Clifford succeeded his father as director of the orchestra at Hastings. In 1929 he became one of the original group of conductors, with Basil Cameron and Leslie Heward, to work on the classical recordings for the new company of Decca Records, where he undertook some important commissions. Among them were Rossini's La Boutique Fantasque in the Respighi orchestration, Delius's Sea Drift with Roy Henderson (who had excelled that year at the Delius Festival) and possibly assisted Basil Cameron in recording Rachmaninoff's 2nd Piano Concerto with pianist Vassily Sapellnikov, who had introduced the work to England in 1902.

Clifford conducted a Royal Philharmonic concert for the Society on 13 November 1930, giving Haydn's Symphony no. 88 in G, Elgar's Cello Concerto (with Antoni Sala), Rugby by Honegger and Le Poème d'Extase by Scriabin. He was also conducting for broadcast on the BBC, and in 1932 gave the first performance of E. J. Moeran's orchestral work Farrago with the BBC Orchestra (Section C) on the National Programme.

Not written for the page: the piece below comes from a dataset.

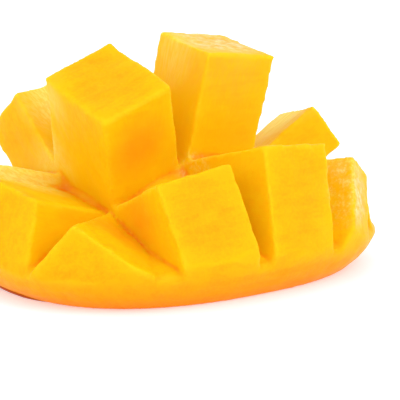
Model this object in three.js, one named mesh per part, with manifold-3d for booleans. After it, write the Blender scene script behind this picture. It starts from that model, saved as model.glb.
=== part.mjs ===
// Half a mango, scored in a grid down to the peel and pushed inside out.
// The peel has become a dome, and the cubes of flesh that stand on it fan outwards.
// One closed solid: the cubes, the uncut layer that carries them and the hollow under the dome.
import * as THREE from 'three';
import { mergeVertices } from 'three/addons/utils/BufferGeometryUtils.js';
import Module from 'manifold-3d';

const wasm = await Module();
wasm.setup();

// Lengths are in millimetres and angles in degrees. +X runs along the fruit and +Z is up.
// While it is built, the origin is the foot where the four cubes at the near end meet.
const footAboveTable = 21.9;
const cutDepth = 31;
const uncutLayer = 6.5;
// How far a cube's root reaches below its foot, into the uncut layer.
const rootDepth = 11;

// The columns of cubes across the fruit. x and z place a column's feet, width is along the fruit
// and side says which way it extends from its feet. The first and last are the ends of the fruit.
const columns = [
  { x: -2, z: -0.7, width: 23, side: -1, isEnd: true },
  { x: 0, z: 0, width: 23, side: 1, isEnd: false },
  { x: 23.7, z: 10.7, width: 23.5, side: 1, isEnd: false },
  { x: 45.5, z: 4.7, width: 14, side: 1, isEnd: false },
  { x: 53.5, z: -7, width: 20, side: 1, isEnd: true },
];
// The rows of cubes along the fruit, in the same way. height scales the cut depth, as the fruit
// thins towards its far edge.
const rows = [
  { y: 0, z: 0, depth: 30, side: -1, isEnd: true, height: 1.01 },
  { y: 0, z: 0, depth: 24, side: 1, isEnd: false, height: 1 },
  { y: 25.8, z: 10.5, depth: 20, side: 1, isEnd: false, height: 0.74 },
  { y: 39, z: -3, depth: 12, side: 1, isEnd: true, height: 0.6 },
];
// How each cube leans, column by column: its tilt from upright, the compass direction that it
// leans to, counted from +X, and its twist.
const leans = [
  [[84, -143, 6], [74, -165, 2], [76, 160, 0], [84, 138, 0]],
  [[66.8, -101.5, -2], [30, -133, 1.5], [40.5, 100, -1], [76, 104, 0]],
  [[75, -84, 0], [11.4, -47, -1.4], [52, 84, 0], [80, 86, 0]],
  [[78, -56, 0], [57, -4, -21], [62, 48, 0], [82, 62, 0]],
  [[87, -34, 0], [87, -4, 0], [86, 24, 0], [86, 50, 0]],
];
// The cubes whose size or foot differs from what their column and row give them. skew slants a
// cube's sides, flare is how much wider it is at its root, and below is its own root depth.
const uneven = {
  '0,0': { depth: 19, height: 31.3, move: [0.6, 0.6, -0.4], skew: -0.15 },
  '0,1': { depth: 20, height: 29.5, move: [1, 2.9, -0.7], skew: 0.26 },
  '0,2': { move: [0, -3.5, -3.5] },
  '1,1': { depth: 26.8, flare: 2.2 },
  '1,2': { move: [-2.5, 0, 0], below: 13 },
  '2,0': { height: 34.5 },
  '2,1': { depth: 24, height: 31.9, move: [0.4, -2.5, 0] },
  '2,2': { height: 20, move: [0, 0, -4] },
  '3,0': { height: 34 },
  '3,1': { depth: 22 },
};

// The rim of the half on the table: its middle, its half lengths and how square its outline is.
const rimMiddle = { x: 26, y: 6.5 };
const rimHalf = { x: 54, y: 41 };
const rimSquareness = 2.4;
// Each profile is a list of shares of the way out to the rim, with the height there.
const rimProfile = [[0.965, 0], [0.993, 0.7], [1.05, 3], [1.1, 6], [1.135, 9]];
const rimShoulder = [[1.12, 10.4], [1.05, 11.4]];
const shoulderHeight = 11.4;
// No cube reaches out past this bulge, which carries on upwards from the rim.
const outerProfile = [[1.16, 13], [1.18, 20], [1.22, 30], [1.25, 70], [0, 70]];
const underRim = [[0, -1], [0.96, -1]];
// The flesh rises from the rim to its middle by this much, under the dome.
const flangeRise = 6;
// The hollow under the rim flares a little where its thin edge meets the table.
const hollowFoot = [[0, -2], [0.97, -2], [0.93, 0.5]];
// The dome that carries the feet of the cubes, and the thickness over the hollow under it.
const domeMiddle = { x: 24.5, y: 19 };
const domeHalf = { x: 31, y: 31, z: 36.5 };
const domeSquareness = 2.4;
const layerDepth = 7;
// How fast the flesh thins towards the peel at an end, and the least that is left of a cube there.
const peelFullness = 2.4;
const bluntEdge = 9;
// Steps round and up the dome, and along the curved side of an end cube.
const spokeCount = 56;
const ringCount = 18;
const endSteps = 7;
const tableSize = 400;
const weldDistance = 1e-4;

// A closed body from a plain shape, once each of its points is moved to its place.
function closedBody(geometry, movePoint) {
  const bare = geometry.clone();
  bare.deleteAttribute('normal');
  bare.deleteAttribute('uv');
  const joined = mergeVertices(bare, weldDistance);
  const place = joined.getAttribute('position');
  const point = new THREE.Vector3();
  for (let i = 0; i < place.count; i += 1) {
    point.fromBufferAttribute(place, i);
    movePoint(point);
    place.setXYZ(i, point.x, point.y, point.z);
  }
  const triVerts = Uint32Array.from(joined.getIndex().array);
  const vertProperties = Float32Array.from(place.array);
  return new wasm.Manifold(new wasm.Mesh({ numProp: 3, vertProperties, triVerts }));
}

// The turn of a cube that is spun on its foot by its twist and then tilted.
function leanTurn([tilt, towards, twist]) {
  const heading = THREE.MathUtils.degToRad(towards);
  const axis = new THREE.Vector3(-Math.sin(heading), Math.cos(heading), 0);
  const turn = new THREE.Quaternion().setFromAxisAngle(axis, THREE.MathUtils.degToRad(tilt));
  const spin = new THREE.Quaternion();
  spin.setFromAxisAngle(new THREE.Vector3(0, 0, 1), THREE.MathUtils.degToRad(twist));
  return turn.multiply(spin);
}

// How deep the flesh is at a share of the way out to the peel.
function depthShare(outwards) {
  return Math.max(0, 1 - outwards ** peelFullness) ** (1 / peelFullness);
}

// One cube of flesh. Its cut faces are flat, and at an end of the fruit its outer side is the
// curve of the peel.
function cube(columnIndex, rowIndex) {
  const column = columns[columnIndex];
  const row = rows[rowIndex];
  const own = uneven[`${columnIndex},${rowIndex}`] ?? {};
  const width = (own.width ?? column.width) + (column.isEnd ? uncutLayer : 0);
  const depth = (own.depth ?? row.depth) + (row.isEnd ? uncutLayer : 0);
  const height = own.height ?? cutDepth * row.height;
  const foot = new THREE.Vector3(column.x, row.y, column.z + row.z + footAboveTable);
  foot.add(new THREE.Vector3(...(own.move ?? [0, 0, 0])));
  const turn = leanTurn(leans[columnIndex][rowIndex]);
  const stepsX = column.isEnd ? endSteps : 1;
  const stepsY = row.isEnd ? endSteps : 1;
  return closedBody(new THREE.BoxGeometry(1, 1, 1, stepsX, stepsY, 1), (point) => {
    const along = point.x * column.side + 0.5;
    const across = point.y * row.side + 0.5;
    const outwards = Math.max(column.isEnd ? along : 0, row.isEnd ? across : 0);
    const fullDepth = height + (own.below ?? rootDepth);
    const below = Math.max(bluntEdge, fullDepth * depthShare(outwards));
    const flare = point.z > 0 ? 0 : own.flare ?? 0;
    const x = along * (width + flare) * column.side;
    const y = across * depth * row.side + x * (own.skew ?? 0);
    point.set(x, y, point.z > 0 ? height : height - below);
    point.applyQuaternion(turn).add(foot);
  });
}

// A dome with squarish sides, whose foot is on the table.
function domeBody(halfX, halfY, halfZ) {
  return closedBody(new THREE.SphereGeometry(1, spokeCount, ringCount), (point) => {
    const total = Math.abs(point.x) ** domeSquareness + Math.abs(point.y) ** domeSquareness
      + Math.abs(point.z) ** domeSquareness;
    point.multiplyScalar(total ** (-1 / domeSquareness));
    point.set(domeMiddle.x + point.x * halfX, domeMiddle.y + point.y * halfY, point.z * halfZ);
  });
}

// How far the rim's outline is from its middle in a direction, where a circle's would be 1.
function rimReach(angle) {
  const along = Math.abs(Math.cos(angle)) ** rimSquareness;
  const across = Math.abs(Math.sin(angle)) ** rimSquareness;
  return (along + across) ** (-1 / rimSquareness);
}

// A body with the outline of the rim, from shares of the way out and heights.
function roundBody(profile) {
  const points = profile.map(([share, height]) => new THREE.Vector2(share, height));
  return closedBody(new THREE.LatheGeometry(points, spokeCount), (point) => {
    const share = Math.hypot(point.x, point.z);
    const angle = Math.atan2(-point.z, point.x);
    const reach = rimReach(angle) * share;
    const x = rimMiddle.x + Math.cos(angle) * reach * rimHalf.x;
    const y = rimMiddle.y + Math.sin(angle) * reach * rimHalf.y;
    point.set(x, y, point.y);
  });
}

const flangeTop = [0, shoulderHeight + flangeRise];
const flange = roundBody([[0, 0], ...rimProfile, ...rimShoulder, flangeTop]);
const dome = domeBody(domeHalf.x, domeHalf.y, domeHalf.z);
const flangeHollow = roundBody([...hollowFoot, [0, shoulderHeight + flangeRise - layerDepth]]);
const hollowHalf = [domeHalf.x - layerDepth, domeHalf.y - layerDepth, domeHalf.z - layerDepth];
const domeHollow = domeBody(...hollowHalf);
const skirt = roundBody([...underRim, ...rimProfile, ...outerProfile]);

let fruit = flange.add(dome);
for (let columnIndex = 0; columnIndex < columns.length; columnIndex += 1) {
  for (let rowIndex = 0; rowIndex < rows.length; rowIndex += 1) {
    fruit = fruit.add(cube(columnIndex, rowIndex));
  }
}
fruit = fruit.intersect(skirt).subtract(flangeHollow).subtract(domeHollow);
// The foot is cut flat where it rests on the table.
const table = closedBody(new THREE.BoxGeometry(tableSize, tableSize, tableSize), (point) => {
  point.z -= tableSize / 2;
});
fruit = fruit.subtract(table);

const mesh = fruit.getMesh();
const geometry = new THREE.BufferGeometry();
geometry.setAttribute('position', new THREE.BufferAttribute(mesh.vertProperties, 3));
geometry.setIndex(new THREE.BufferAttribute(mesh.triVerts, 1));
// The finished frame has its origin on the table, under the middle of the half.
geometry.computeBoundingBox();
const middle = geometry.boundingBox.getCenter(new THREE.Vector3());
geometry.translate(-middle.x, -middle.y, 0);
const flesh = new THREE.MeshStandardMaterial({ color: 0xfbbd14, roughness: 0.4, metalness: 0 });
const half = new THREE.Mesh(geometry, flesh);
half.name = 'mango_half';
const group = new THREE.Group();
group.add(half);
export default group;
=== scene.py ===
import math

import bpy
import numpy as np
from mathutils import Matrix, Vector
from mathutils.bvhtree import BVHTree


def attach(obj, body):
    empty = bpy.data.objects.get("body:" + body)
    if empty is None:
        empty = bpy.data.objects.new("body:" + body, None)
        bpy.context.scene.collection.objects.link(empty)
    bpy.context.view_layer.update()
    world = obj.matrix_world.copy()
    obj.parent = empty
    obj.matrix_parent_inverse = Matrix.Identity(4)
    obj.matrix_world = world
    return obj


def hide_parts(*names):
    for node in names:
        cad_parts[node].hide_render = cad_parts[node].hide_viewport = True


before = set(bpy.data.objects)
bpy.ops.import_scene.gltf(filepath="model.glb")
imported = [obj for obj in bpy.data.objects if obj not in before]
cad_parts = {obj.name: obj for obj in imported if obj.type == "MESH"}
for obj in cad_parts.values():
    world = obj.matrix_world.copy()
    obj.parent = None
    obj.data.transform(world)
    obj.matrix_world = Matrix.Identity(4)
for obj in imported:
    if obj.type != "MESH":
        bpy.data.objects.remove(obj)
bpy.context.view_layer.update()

# Flesh
# Ripe mango flesh, moist and faintly fibrous, scored in a grid with a knife and turned inside
# out. The cubes have soft corners and drag marks from the blade, and stay joined at the peel.
MM = 0.001
flesh_grain = 0.6 * MM
flesh_triangles = 190000
# The cut corners are rounded a little. The foot stays flat: nothing moves below the first height
# of its band, and everything moves freely above the second.
corner_passes = 4
corner_share = 0.5
corner_loss = 0.14 * MM
foot_band = (1.0 * MM, 4.0 * MM)
# Broad swells and small ripples, both with finer ones on them at a share of their height.
swell_size = 12 * MM
swell_height = 0.38 * MM
swell_finer = 2.1
swell_share = 0.5
swell_seed = 3
ripple_size = 2.6 * MM
ripple_height = 0.085 * MM
ripple_finer = 2.2
ripple_share = 0.6
ripple_seed = 7
# Drag marks that fan out from a centre inside the fruit. They have their width at this distance
# from it, wander on their way out, and show on the faces that lie along the fan.
fan_centre = np.array([-0.8, 11.2, 2.0]) * MM
drag_distance = 38 * MM
drag_width = 1.5 * MM
drag_height = 0.07 * MM
drag_wander = 28
drag_gain = 2
drag_seed = 11
# The top of the tallest cube is dished near one corner.
dish_place = np.array([3.4, -3.4, 64.4]) * MM
dish_depth = 0.8 * MM
dish_reach = 9 * MM
# How the surface bulges, from -1 in a crease to 1 on a corner: the passes of smoothing that it is
# set against, and the bulge that counts as full.
bulges = {"edge": (14, 0.5 * MM), "form": (110, 1.6 * MM)}
# How open the space in front of the surface is, out to this reach, from a few looks at each point
# and then evened out.
room_looks = 8
room_reach = 60 * MM
room_passes = 16


def lattice_noise(points, seed):
    """Smooth noise from -1 to 1 at points given in lattice steps, from a hash of each corner."""
    stir = np.array([73856093, 19349663, 83492791])
    seed_stir = 2654435
    last_stir = 1274126177
    word = 0xFFFFFFFF
    levels = 65536
    corner = np.floor(points).astype(np.int64)
    part = points - corner
    ease = part * part * (3 - 2 * part)
    total = np.zeros(len(points))
    for step in np.ndindex(2, 2, 2):
        mixed = np.bitwise_xor.reduce((corner + np.array(step)) * stir, axis=1) ^ seed * seed_stir
        mixed = (mixed ^ (mixed >> 13)) * last_stir & word
        value = (mixed ^ (mixed >> 16)) % levels / ((levels - 1) / 2) - 1
        weight = np.prod(np.where(np.array(step) == 1, ease, 1 - ease), axis=1)
        total += value * weight
    return total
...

During the War there are notices of Clifford conducting at the Glasgow Alhambra Theatre, for instance in May 1941 an international ballet tour with Mona Inglesby and Harold Turner, and there in November 1943 conducting two concerts by Anne Ziegler and Webster Booth, the first with pianist Frederic Lamond and the second with Mark Hambourg, both with the National Philharmonic Orchestra. He was also connected with, if not certainly the first, conductor of William Walton's ballet The Quest at the New Theatre, London, with the Sadler's Wells Ballet under Ninette de Valois on 6 April 1943.

His connection with ballet continued after the War, and he is found at the Cambridge Theatre in Camden in October 1951 conducting a series of ballets given by the 'Grand Ballet du Marquis de Cuevas' for the impresario Peter Daubeny. He is well represented conducting Carousel at the New Theatre, Oxford, in April 1953 in a caricature pencil sketch by Gilbert Sommerlad in the collections of the Victoria and Albert Museum.